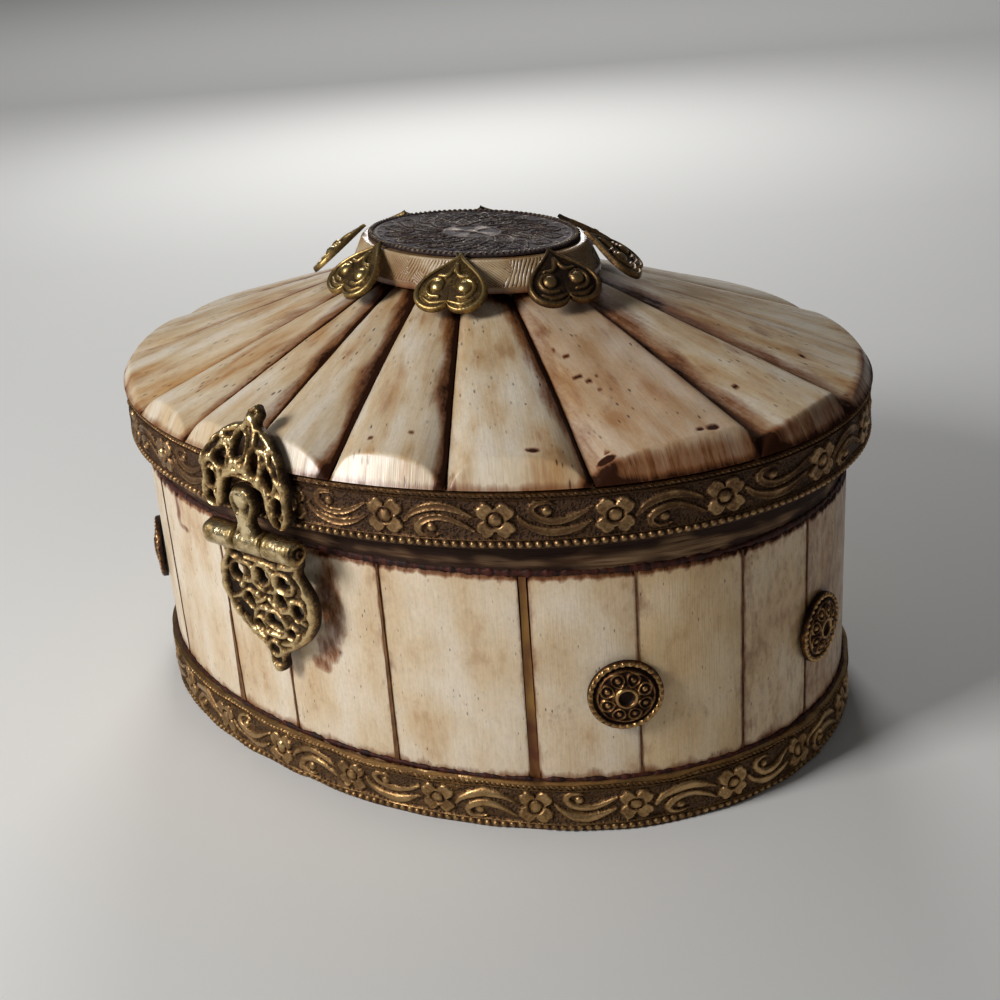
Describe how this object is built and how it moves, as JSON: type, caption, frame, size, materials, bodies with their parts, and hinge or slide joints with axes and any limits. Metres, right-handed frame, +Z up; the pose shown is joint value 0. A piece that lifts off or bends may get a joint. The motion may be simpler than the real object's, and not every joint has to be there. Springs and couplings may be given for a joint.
{
  "type": "trinket box",
  "caption": "Oval bone-clad trinket box with embossed brass bands, a fluted hinged lid with a heart-trimmed crown, and a swinging front latch.",
  "frame": {"origin": "middle of the foot, on the plane that the box rests on", "axes": "+X along the oval's long axis, -Y towards the latch at the front, +Y towards the hinge, +Z up"},
  "size_m": [0.155, 0.1332, 0.0919],
  "materials": {
    "bone": null,
    "wood_core": "bare dark wood",
    "band_brass": "thin embossed sheet brass, worn bright on the relief",
    "dark_brass": "thin embossed sheet brass, darkened with age",
    "cast_brass": "cast brass with dark recesses",
    "hinge_brass": "dull dark brass"
  },
  "bodies": {
    "case": {"base_board": "wood_core", "core_wall": "wood_core", "stave_01": "bone", "stave_02": "bone", "stave_03": "bone", "stave_04": "bone", "stave_05": "bone", "stave_06": "bone", "stave_07": "bone", "stave_08": "bone", "stave_09": "bone", "stave_10": "bone", "stave_11": "bone", "stave_12": "bone", "stave_13": "bone", "stave_14": "bone", "stave_15": "bone", "stave_16": "bone", "base_band": "band_brass", "medallion_1": "cast_brass", "medallion_2": "cast_brass", "medallion_3": "cast_brass", "medallion_4": "cast_brass", "medallion_5": "cast_brass", "medallion_6": "cast_brass", "latch_plate_lower": "cast_brass", "latch_pin": "hinge_brass", "hinge_leaf_lower": "hinge_brass", "hinge_pin": "hinge_brass"},
    "lid": {"lid_shell": "wood_core", "petal_01": "bone", "petal_02": "bone", "petal_03": "bone", "petal_04": "bone", "petal_05": "bone", "petal_06": "bone", "petal_07": "bone", "petal_08": "bone", "petal_09": "bone", "petal_10": "bone", "petal_11": "bone", "petal_12": "bone", "petal_13": "bone", "petal_14": "bone", "petal_15": "bone", "petal_16": "bone", "lid_band": "dark_brass", "crown_boss": "bone", "crown_plate": "dark_brass", "heart_1": "cast_brass", "heart_2": "cast_brass", "heart_3": "cast_brass", "heart_4": "cast_brass", "heart_5": "cast_brass", "heart_6": "cast_brass", "heart_7": "cast_brass", "heart_8": "cast_brass", "latch_plate_upper": "cast_brass", "hinge_leaf_upper": "hinge_brass"},
    "latch_tongue": {"latch_tongue": "cast_brass"}
  },
  "joints": [
    {"name": "lid_hinge", "type": "hinge", "parent": "case", "child": "lid", "pos_m": [0, 0.0664, 0.056], "axis": [-1, 0, 0], "range_deg": [0, 105]},
    {"name": "latch_hinge", "type": "hinge", "parent": "case", "child": "latch_tongue", "pos_m": [0, -0.0622, 0.052], "axis": [1, 0, 0], "range_deg": [0, 135]}
  ]
}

* **REQUIREMENT**
Return all the data exactly as given.

* **TASK ANSWER**
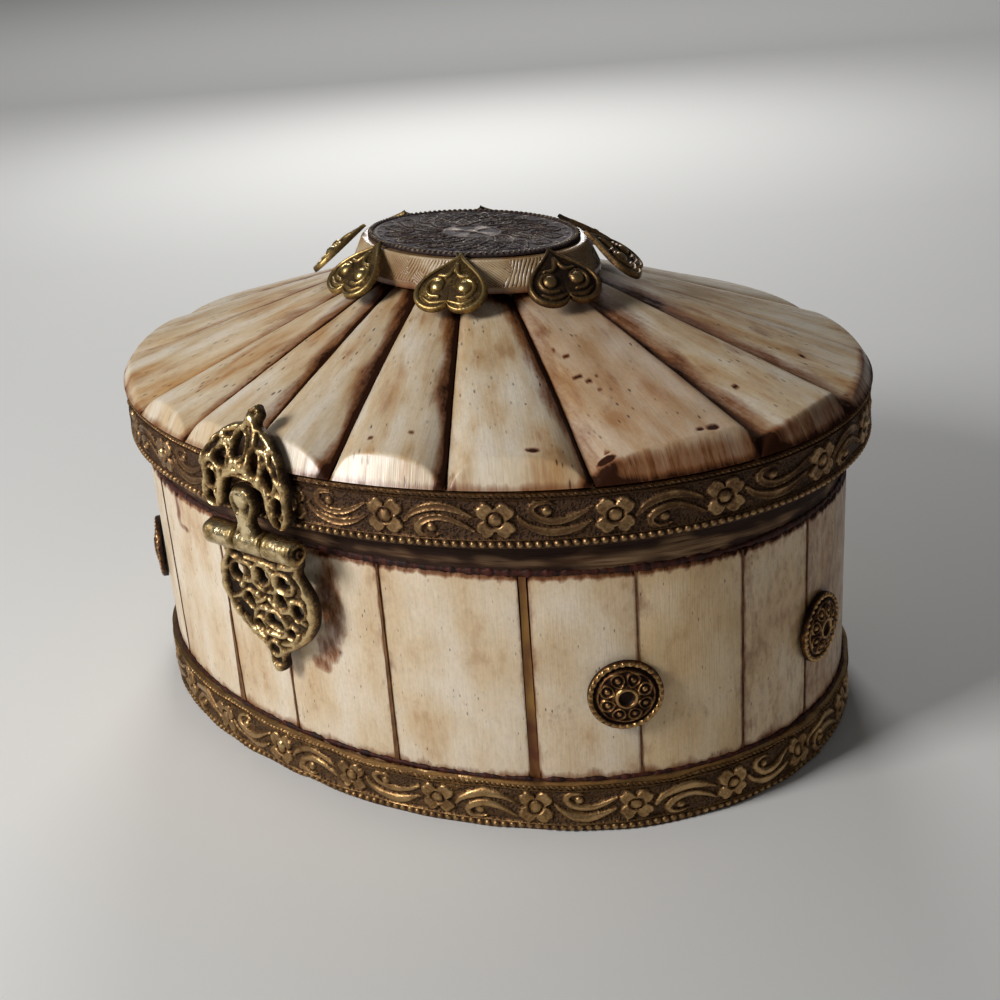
Describe how this object is built and how it moves, as JSON: type, caption, frame, size, materials, bodies with their parts, and hinge or slide joints with axes and any limits. Metres, right-handed frame, +Z up; the pose shown is joint value 0. A piece that lifts off or bends may get a joint. The motion may be simpler than the real object's, and not every joint has to be there. Springs and couplings may be given for a joint.
{
  "type": "trinket box",
  "caption": "Oval bone-clad trinket box with embossed brass bands, a fluted hinged lid with a heart-trimmed crown, and a swinging front latch.",
  "frame": {"origin": "middle of the foot, on the plane that the box rests on", "axes": "+X along the oval's long axis, -Y towards the latch at the front, +Y towards the hinge, +Z up"},
  "size_m": [0.155, 0.1332, 0.0919],
  "materials": {
    "bone": null,
    "wood_core": "bare dark wood",
    "band_brass": "thin embossed sheet brass, worn bright on the relief",
    "dark_brass": "thin embossed sheet brass, darkened with age",
    "cast_brass": "cast brass with dark recesses",
    "hinge_brass": "dull dark brass"
  },
  "bodies": {
    "case": {"base_board": "wood_core", "core_wall": "wood_core", "stave_01": "bone", "stave_02": "bone", "stave_03": "bone", "stave_04": "bone", "stave_05": "bone", "stave_06": "bone", "stave_07": "bone", "stave_08": "bone", "stave_09": "bone", "stave_10": "bone", "stave_11": "bone", "stave_12": "bone", "stave_13": "bone", "stave_14": "bone", "stave_15": "bone", "stave_16": "bone", "base_band": "band_brass", "medallion_1": "cast_brass", "medallion_2": "cast_brass", "medallion_3": "cast_brass", "medallion_4": "cast_brass", "medallion_5": "cast_brass", "medallion_6": "cast_brass", "latch_plate_lower": "cast_brass", "latch_pin": "hinge_brass", "hinge_leaf_lower": "hinge_brass", "hinge_pin": "hinge_brass"},
    "lid": {"lid_shell": "wood_core", "petal_01": "bone", "petal_02": "bone", "petal_03": "bone", "petal_04": "bone", "petal_05": "bone", "petal_06": "bone", "petal_07": "bone", "petal_08": "bone", "petal_09": "bone", "petal_10": "bone", "petal_11": "bone", "petal_12": "bone", "petal_13": "bone", "petal_14": "bone", "petal_15": "bone", "petal_16": "bone", "lid_band": "dark_brass", "crown_boss": "bone", "crown_plate": "dark_brass", "heart_1": "cast_brass", "heart_2": "cast_brass", "heart_3": "cast_brass", "heart_4": "cast_brass", "heart_5": "cast_brass", "heart_6": "cast_brass", "heart_7": "cast_brass", "heart_8": "cast_brass", "latch_plate_upper": "cast_brass", "hinge_leaf_upper": "hinge_brass"},
    "latch_tongue": {"latch_tongue": "cast_brass"}
  },
  "joints": [
    {"name": "lid_hinge", "type": "hinge", "parent": "case", "child": "lid", "pos_m": [0, 0.0664, 0.056], "axis": [-1, 0, 0], "range_deg": [0, 105]},
    {"name": "latch_hinge", "type": "hinge", "parent": "case", "child": "latch_tongue", "pos_m": [0, -0.0622, 0.052], "axis": [1, 0, 0], "range_deg": [0, 135]}
  ]
}